Best Table Fan of 2021
Designed on a solid base, the Honeywell HT-904 has a hemisphere casing that houses the fan and motor on a U-shaped harness. The airflow produced by the motor has three settings that push out a range of 4.3 to 6.4 mph wind, all on a head that will tilt vertically up to 90º. You can incrementally adjust the speed to suit your preference. Changing the settings is simple, and it can work well on most desktops due to the cord's 6-foot length. This model can also be wall-mounted.

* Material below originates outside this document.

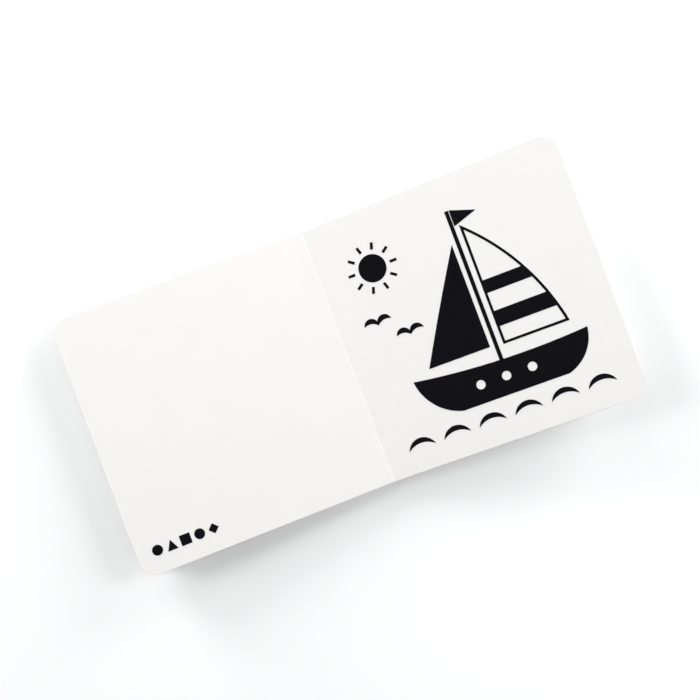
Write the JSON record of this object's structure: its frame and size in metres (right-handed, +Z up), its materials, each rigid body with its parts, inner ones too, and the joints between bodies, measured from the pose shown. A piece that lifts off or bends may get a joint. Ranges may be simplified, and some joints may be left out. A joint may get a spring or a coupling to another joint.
{
  "type": "board book",
  "caption": "Square board book with round outer corners, open at the middle spread, its covers hinged at a glued spine.",
  "frame": {"origin": "on the table, under the middle of the open book", "axes": "+X across the open spread, from the left page to the right one; +Y up the page, to its head; +Z up from the table"},
  "size_m": [0.2998, 0.152, 0.034],
  "materials": {
    "cover_board": "satin",
    "page_board": "satin",
    "fold_paper": "satin",
    "spine_paper": "satin",
    "black_ink": "satin"
  },
  "bodies": {
    "back_cover": {"back_cover": "cover_board"},
    "right_pages": {"right_pages": "page_board", "printed_picture": "black_ink", "gutter_fold": "fold_paper", "spine": "spine_paper"},
    "left_pages": {"left_pages": "page_board", "printed_marks": "black_ink"},
    "front_cover": {"front_cover": "cover_board"}
  },
  "joints": [
    {"name": "back_cover_hinge", "type": "hinge", "parent": "back_cover", "child": "right_pages", "pos_m": [0.00101, 0, 0.002], "axis": [0, 1, 0], "range_deg": [-25, 8]},
    {"name": "gutter_hinge", "type": "hinge", "parent": "right_pages", "child": "left_pages", "pos_m": [-0.00021, 0, 0.00842], "axis": [0, 1, 0], "range_deg": [0, 164], "deforming": ["gutter_fold", "spine"]},
    {"name": "front_cover_hinge", "type": "hinge", "parent": "left_pages", "child": "front_cover", "pos_m": [-0.00101, 0, 0.002], "axis": [0, 1, 0], "range_deg": [-25, 4]}
  ]
}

Though the HT-904 offers solid airflow, it lacks an oscillate setting. And, with a noise level of 51 dBa on high, it makes more of a racket than most others in our review. For desktop use, the head's pivot is a decent range, but if you plan on using it mounted on the wall, it is hard to reverse the airflow because you have to un-mount it, flip it 180º, and re-mount it. Regardless, considering the small stature of this model, the airflow is impressive, and the noise it produces is pretty quiet in comparison to table fans with the same power.
For such a compact model, the Woozoo HD15NU has a high mode that moves a large amount of wind — up to 8mph at three feet. Considering the amount of force this fan puts out, it is impressive how quiet it is when set on low; the noise didn't even register on our sound meter at three feet. This table fan sports a broad base and feels well-balanced.
A downside of the Woozoo is that it cannot oscillate, and its vertical pivot is somewhat limited to roughly 100º. Additionally, the base lacks a wall mount or clip option. That said, the 6-foot cord, simple dial, and easy to clean head make this an excellent option for creating a personalized airflow at a workspace. Those that are on the hunt for an oscillating fan might want to check out a similar model with that option from the same brand.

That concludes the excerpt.